Hanzlik didn’t want to just help women in college, she also wanted to leave her mark with young girls in the community. She learned this through volunteering at Girl Scout Science Saturday, a program then under the leadership of College of Engineering Associate Professor Alisa Morss Clyne. Specifically, Hanzlik wanted to reach girls between 10 and 14, the age when many decide math isn’t for them, she said.
During the Science Saturday program’s third year, she and other DGWISE members took it over.
Under Hanzlik’s leadership, it has evolved to be a three-week-long Saturday program lasting from 9 a.m. to 2 p.m. DGWISE volunteers instruct the young student attendees with workshops in science, math and engineering.
“It’s interesting to watch,” Hanzlik said. “They don’t notice they’re doing these things, but they end up building a prototype, giving feedback to other groups and they end up doing a lot of things engineers do in a normal setting.”
Hanzlik wants the Saturday program to empower the young girls to believe they can do anything.

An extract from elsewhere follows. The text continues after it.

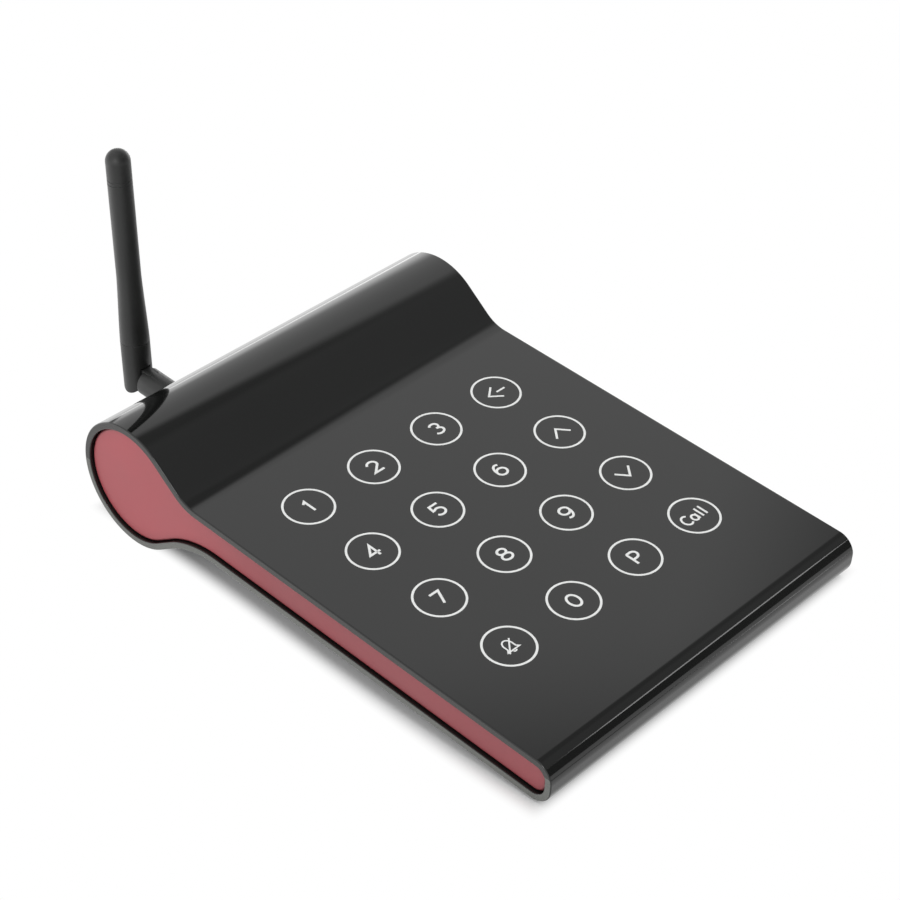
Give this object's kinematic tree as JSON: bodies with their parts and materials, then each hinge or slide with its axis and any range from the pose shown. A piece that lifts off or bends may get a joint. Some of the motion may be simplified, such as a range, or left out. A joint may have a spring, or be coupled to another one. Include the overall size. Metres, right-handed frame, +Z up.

“That’s the end goal. We’re not trying to get every girl to be a scientist or engineer, the whole point is that we want them to know that they can do whatever they want and go for it,” she said.
Hanzlik recently presented two papers describing how she started DGWISE and some of the outreach her group has since done.
“The idea was to write papers that girls at other colleges could take and start their own group or run their own outreach program,” she said. “Because it’s not just about Drexel, it’s got to be a wider approach.”
This year, Hanzlik stepped down from the board of DGWISE because, she said, “the whole point is to create a group that is self-sufficient; you want it to continue on after you leave.”
“It’s exciting for me because it’s continued on,” Hanzlik said.